The Columbia Encyclopedia, Sixth Edition | 2008 | The Columbia Encyclopedia, Sixth Edition. Copyright 2008 Columbia University Press. (Hide copyright information) Copyright

Charles Cotesworth Pinckney 1746-1825, American political leader and diplomat, b. Charleston, S.C.; brother of Thomas Pinckney and cousin of Charles Pinckney. After attending Oxford and the military academy at Caen, France, he returned to Charleston, where in 1769 he began to practice law. Subsequent to serving (1775) in the provincial congress, he joined the Continental Army in the American Revolution and was captured by the British at Charleston in 1780. A delegate to the U.S. Constitutional Convention of 1787, he helped to secure South Carolina's ratification of the Constitution.

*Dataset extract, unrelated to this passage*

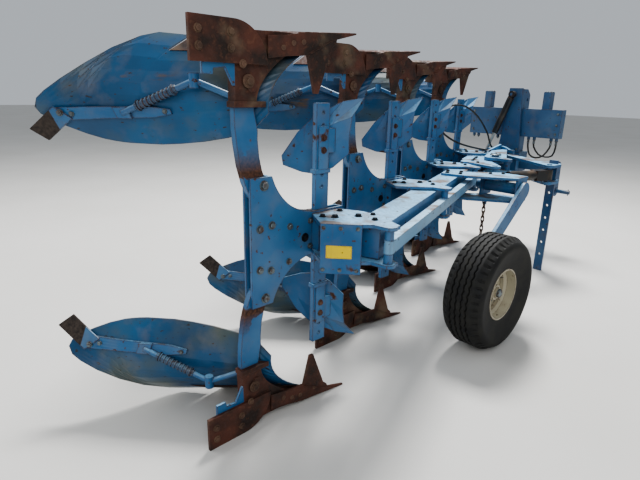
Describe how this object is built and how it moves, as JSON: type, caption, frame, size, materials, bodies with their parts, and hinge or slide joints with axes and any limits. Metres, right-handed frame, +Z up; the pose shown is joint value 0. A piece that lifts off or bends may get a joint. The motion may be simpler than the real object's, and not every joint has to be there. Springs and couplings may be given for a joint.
{
  "type": "reversible mouldboard plough",
  "caption": "Reversible mouldboard plough on a slanting beam, with mirrored pairs of bodies, swinging depth wheel, parking stand and three-point headstock.",
  "frame": {"origin": "on the ground, under the middle of the box around the whole parked plough", "axes": "+X forward along the line of travel, +Y to the left, +Z up"},
  "size_m": [4.4072, 2.1998, 1.734],
  "materials": {
    "blue_paint": "worn satin",
    "pale_paint": "worn satin",
    "board_steel": "worn satin",
    "rusty_steel": "rusty matt",
    "black_paint": "satin",
    "rod_steel": "satin",
    "hose_rubber": "matt",
    "chain_steel": "rusty matt",
    "tyre": "dusty matt",
    "rim_paint": "worn satin"
  },
  "bodies": {
    "headstock": {"tower": "blue_paint", "cross_plate": "blue_paint", "hitch_bar": "blue_paint", "turn_housing": "blue_paint", "headstock_hoses": "hose_rubber"},
    "turn_frame": {"swing_head": "blue_paint", "lever_arm": "blue_paint", "frame_hose": "hose_rubber"},
    "stand": {"parking_stand": "blue_paint"},
    "turn_barrel": {"turn_cylinder": "black_paint"},
    "turn_ram": {"turn_rod": "rod_steel"},
    "beam": {"main_beam": "blue_paint", "swing_plates": "blue_paint", "wheel_bracket": "blue_paint", "chain": "chain_steel"},
    "width_barrel": {"width_cylinder": "black_paint"},
    "width_ram": {"width_rod": "rod_steel"},
    "control_bar": {"control_bar": "pale_paint"},
    "wheel_arm": {"wheel_arm": "blue_paint"},
    "wheel": {"tyre": "tyre", "rim": "rim_paint"},
    "body_1": {"console_1": "blue_paint", "cheeks_1": "blue_paint", "legs_1": "blue_paint", "boards_1": "board_steel", "shares_1": "rusty_steel", "landsides_1": "rusty_steel", "stays_1": "blue_paint", "skimmers_1": "blue_paint"},
    "body_2": {"console_2": "blue_paint", "cheeks_2": "blue_paint", "legs_2": "blue_paint", "boards_2": "board_steel", "shares_2": "rusty_steel", "landsides_2": "rusty_steel", "stays_2": "blue_paint", "skimmers_2": "blue_paint"},
    "body_3": {"console_3": "blue_paint", "cheeks_3": "blue_paint", "legs_3": "blue_paint", "boards_3": "board_steel", "shares_3": "rusty_steel", "landsides_3": "rusty_steel", "stays_3": "blue_paint", "skimmers_3": "blue_paint"},
    "body_4": {"console_4": "blue_paint", "cheeks_4": "blue_paint", "legs_4": "blue_paint", "boards_4": "board_steel", "shares_4": "rusty_steel", "landsides_4": "rusty_steel", "stays_4": "blue_paint", "skimmers_4": "blue_paint"}
  },
  "joints": [
    {"name": "turnover", "type": "hinge", "parent": "headstock", "child": "turn_frame", "pos_m": [1.86356, 0.0202, 0.867], "axis": [1, 0, 0], "range_deg": [0, 180]},
    {"name": "turn_barrel_swing", "type": "hinge", "parent": "headstock", "child": "turn_barrel", "pos_m": [1.94856, 0.0302, 1.5], "axis": [1, 0, 0], "range_deg": [-38.6, 0]},
    {"name": "turn_rod_slide", "type": "slide", "parent": "turn_barrel", "child": "turn_ram", "axis": [0, 0.3441, -0.9389], "range_m": [-0.1502, 0]},
    {"name": "width", "type": "hinge", "parent": "turn_frame", "child": "beam", "pos_m": [1.21356, -0.2498, 0.867], "axis": [0, 0, 1], "range_deg": [-2.3, 10.2]},
    {"name": "width_barrel_swing", "type": "hinge", "parent": "turn_frame", "child": "width_barrel", "pos_m": [1.41356, -0.6298, 0.867], "axis": [0, 0, 1], "range_deg": [-0.95, 4.2]},
    {"name": "width_rod_slide", "type": "slide", "parent": "width_barrel", "child": "width_ram", "axis": [-0.9272, 0.3745, 0], "range_m": [-0.0512, 0.0116]},
    {"name": "body_1_pivot", "type": "hinge", "parent": "beam", "child": "body_1", "pos_m": [1.70156, 0.1252, 0.867], "axis": [0, 0, 1], "range_deg": [-10.2, 2.3]},
    {"name": "body_2_pivot", "type": "hinge", "parent": "beam", "child": "body_2", "pos_m": [0.76068, -0.21354, 0.867], "axis": [0, 0, 1], "range_deg": [-10.2, 2.3]},
    {"name": "body_3_pivot", "type": "hinge", "parent": "beam", "child": "body_3", "pos_m": [-0.1802, -0.55227, 0.867], "axis": [0, 0, 1], "range_deg": [-10.2, 2.3]},
    {"name": "body_4_pivot", "type": "hinge", "parent": "beam", "child": "body_4", "pos_m": [-1.12108, -0.89101, 0.867], "axis": [0, 0, 1], "range_deg": [-10.2, 2.3]},
    {"name": "control_bar_pivot", "type": "hinge", "parent": "body_1", "child": "control_bar", "pos_m": [1.64656, -0.0188, 0.867], "axis": [0, 0, 1], "range_deg": [-2.3, 10.2]},
    {"name": "wheel_swing", "type": "hinge", "parent": "beam", "child": "wheel_arm", "pos_m": [0.56324, -0.8198, 0.867], "axis": [0, 1, 0], "range_deg": [0, 76.8]},
    {"name": "wheel_spin", "type": "hinge", "parent": "wheel_arm", "child": "wheel", "pos_m": [-0.08676, -0.97491, 0.352], "axis": [0, 1, 0], "continuous": true},
    {"name": "stand_slide", "type": "slide", "parent": "turn_frame", "child": "stand", "axis": [0, 0, 1], "range_m": [0, 0.4]}
  ],
  "couplings": [
    {"joint": "turn_barrel_swing", "follows": "turnover", "ratio": -0.2144},
    {"joint": "turn_rod_slide", "follows": "turnover", "m_per_rad": -0.0478},
    {"joint": "width_barrel_swing", "follows": "width", "ratio": 0.41},
    {"joint": "width_rod_slide", "follows": "width", "m_per_rad": -0.287},
    {"joint": "body_1_pivot", "follows": "width", "ratio": -1},
    {"joint": "body_2_pivot", "follows": "width", "ratio": -1},
    {"joint": "body_3_pivot", "follows": "width", "ratio": -1},
    {"joint": "body_4_pivot", "follows": "width", "ratio": -1},
    {"joint": "control_bar_pivot", "follows": "width", "ratio": 1}
  ]
}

In 1796 he was sent as minister to France but was not received by the French government. The next year he was joined by Elbridge Gerry and John Marshall in the mission that led to the notorious XYZ Affair ; Pinckney refused to bribe French officials as a prerequisite for opening negotiations with them. He was an unsuccessful Federalist candidate for the vice presidency in 1800 and for the presidency in 1804 and 1808.

Bibliography: See biography by M. R. Zahniser (1967).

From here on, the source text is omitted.